** begin Records for processing **
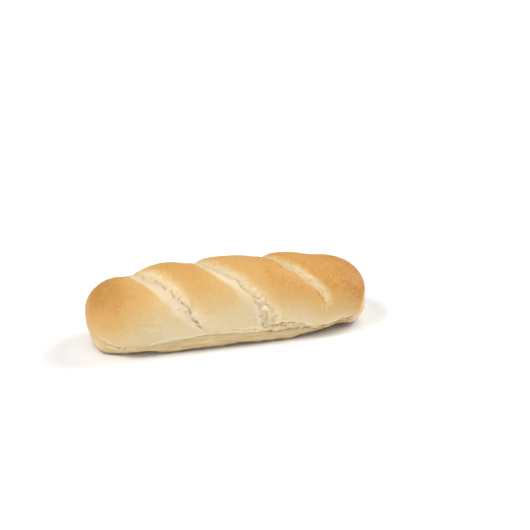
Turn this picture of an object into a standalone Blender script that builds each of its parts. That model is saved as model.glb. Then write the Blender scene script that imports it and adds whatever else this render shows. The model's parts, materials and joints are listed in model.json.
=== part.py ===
"""A hoagie roll: one soft white roll with three slanting cuts that tore open in the oven.

The roll is a single solid. Columns run round its outline, and each column's profile runs from the
crest down the side, over the seam and the heel, to the middle of the flat base. The cuts are sunk
along the surface's normals in unrolled coordinates: `along`, the distance from end to end, and
`down`, the distance over the top, minus at the front and plus at the back.
Metres, +Z up, +X along the roll, the front at -Y. The origin is the middle of the base.
"""

import math

import bmesh
import bpy
import numpy as np
from mathutils import Vector, noise

MM = 0.001

# Driving sizes of the whole roll.
LENGTH = 180 * MM
WIDTH = 61 * MM
HEIGHT = 48 * MM  # of the crest before the cuts are sunk
STRAIGHT = 60 * MM  # half the length between the round ends
WIDEST_AT = 19.5 * MM  # height of the widest line
OUTLINE_POWER = 2.22  # 2 is an ellipse, more is squarer
BARREL = 0.035  # share of width lost from the middle to where the ends begin
SIDE_TURN = math.radians(70)  # how far the lower side curls in before the seam

# The heel that sat on the tray, under the seam where the top crust overhangs it.
BASE_CORNER = 2.2 * MM
HEEL_SLANT = 0.9 * MM
HEEL_SWELL = 0.35 * MM
LIP_STANDS = 0.35 * MM  # how far the crust's rim swells above the seam
LIP_TALL = 1.6 * MM
FLAT_SHARE = 0.45  # inner share of the base that always stays flat

# Values along the roll: (distance from the middle, value). CREST is a share of HEIGHT, DOME_POWER is
# the dome's squareness, and the rest are in millimetres.
CREST = (
    (-90, 0.84), (-60, 0.885), (-36, 0.985), (-8, 1.0), (18, 0.99), (44, 0.952), (66, 0.862), (90, 0.84),
)
DOME_POWER = ((-90, 2.22), (50, 2.22), (80, 2.45))
SEAM_FRONT = (
    (-90, 7.2), (-74, 6.0), (-56, 6.2), (-40, 7.4), (-22, 9.2), (-5, 8.5), (14, 7.4), (36, 6.8), (52, 5.9),
    (64, 7.6), (76, 10.2), (90, 11.4),
)
SEAM_BACK = ((-90, 7.2), (-55, 8.4), (-15, 9.4), (25, 8.2), (60, 9.2), (90, 11.4))
TUCK_FRONT = ((-90, 3.6), (-74, 3.8), (-40, 4.6), (0, 4.6), (34, 4.8), (52, 6.4), (70, 4.4), (90, 2.0))
TUCK_BACK = ((-90, 3.6), (-50, 4.4), (0, 4.8), (50, 4.4), (90, 2.0))
UNDERCUT = ((-90, 0.2), (-62, 0.3), (-35, 0.7), (38, 0.8), (56, 1.4), (76, 1.7), (90, 0.7))
LIFT_FRONT = (
    (-90, 1.2), (-74, 0.6), (-61, 2.1), (-53, 2.0), (-45, 0.8), (-37, 0.0), (37, 0.0), (46, 1.6), (56, 2.4),
    (68, 3.1), (90, 2.8),
)
LIFT_BACK = ((-90, 1.2), (-66, 0.0), (40, 0.0), (66, 1.2), (90, 2.8))

# The three cuts. `path` is the middle of the cut as (down, along) and `half` its half width as
# (down, half width), in millimetres; `wobble` is how far the path wanders about them.
CUTS = (
    {
        "path": (
            (-54, -19.5), (-42, -27.3), (-31, -34.3), (-20, -40.7), (-7, -47.6), (3, -51.6), (14, -55.2),
            (27, -58.5),
        ),
        "half": ((-54, 1.8), (-44, 4.2), (-30, 5.0), (-14, 4.4), (0, 3.4), (27, 2.4)),
        "wobble": 0.7,
        "seed": 3.0,
    },
    {
        "path": (
            (-55, 22), (-46, 19.5), (-40, 16.6), (-29, 9.4), (-17, 0.2), (-8, -6.8), (0, -12.2), (10, -15.8),
            (20, -18.2), (34, -21),
        ),
        "half": ((-55, 6.4), (-45, 6.6), (-36, 5.4), (-24, 5.0), (-8, 5.0), (8, 3.8), (34, 2.4)),
        "wobble": 0.8,
        "seed": 7.0,
    },
    {
        "path": ((-39, 56.6), (-30, 52), (-17, 42.2), (-9, 36.6), (0, 31), (10, 27.7), (20, 25.8), (41, 22)),
        "half": ((-39, 1.8), (-31, 3.6), (-16, 4.6), (0, 3.4), (20, 3.4), (41, 2.2)),
        "wobble": 0.6,
        "seed": 11.0,
    },
)
WANDER_SIZE = 9 * MM
ACROSS = 0.82  # distance square to a cut, as a share of the distance along the roll
VALLEY_DEEP = 2.5 * MM  # how far the crust dips between two swollen lobes
VALLEY_HALF = 7.5 * MM
TRENCH_DEEP = 1.6 * MM  # the torn strip, below the valley
STRIP_STARTS, CREASE_AT, STRIP_ENDS = -1.15, -0.42, 1.1  # across the strip, in half widths from its middle
END_FADE = 6 * MM
CRAG_TALL = 1.0 * MM
CRAG_SIZE = 4.2 * MM

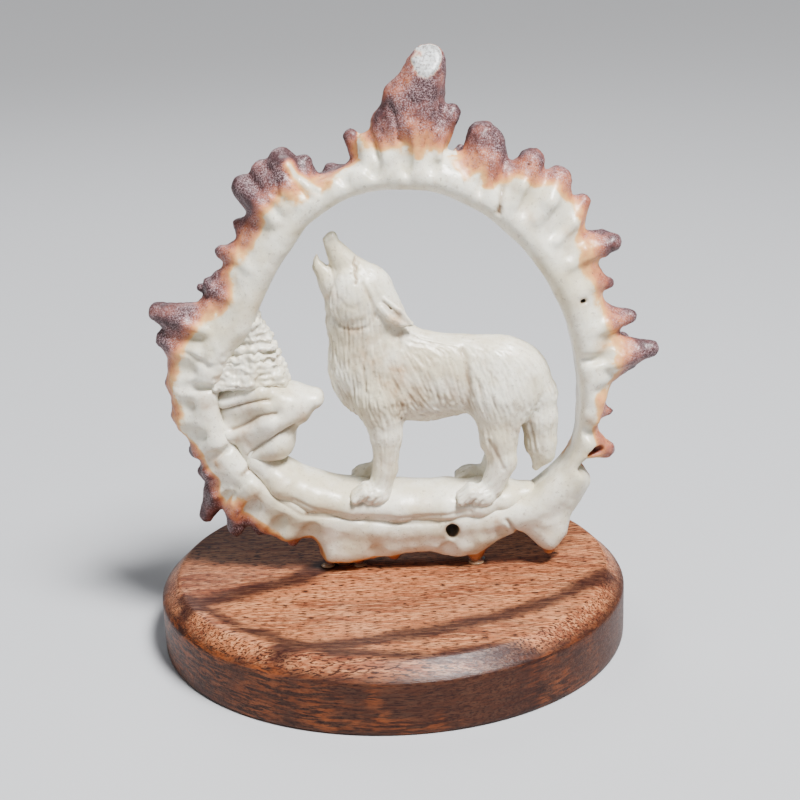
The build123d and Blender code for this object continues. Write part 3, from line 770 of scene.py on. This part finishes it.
** end Records for processing **
» **Given exercise**: Print exactly the lines from the beginning of the entries through the line with "in the oven.". Output nothing more.

» **Complete response**:
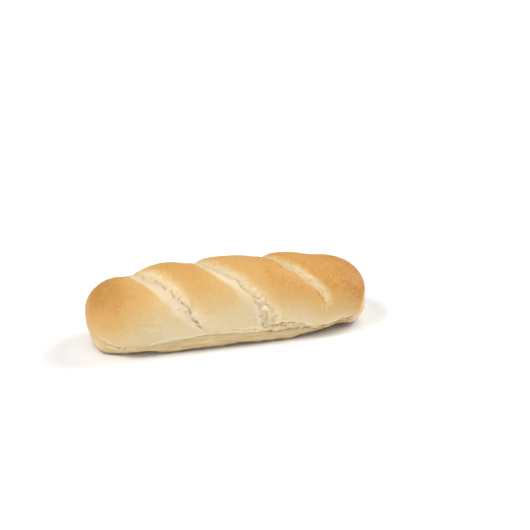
Turn this picture of an object into a standalone Blender script that builds each of its parts. That model is saved as model.glb. Then write the Blender scene script that imports it and adds whatever else this render shows. The model's parts, materials and joints are listed in model.json.
=== part.py ===
"""A hoagie roll: one soft white roll with three slanting cuts that tore open in the oven.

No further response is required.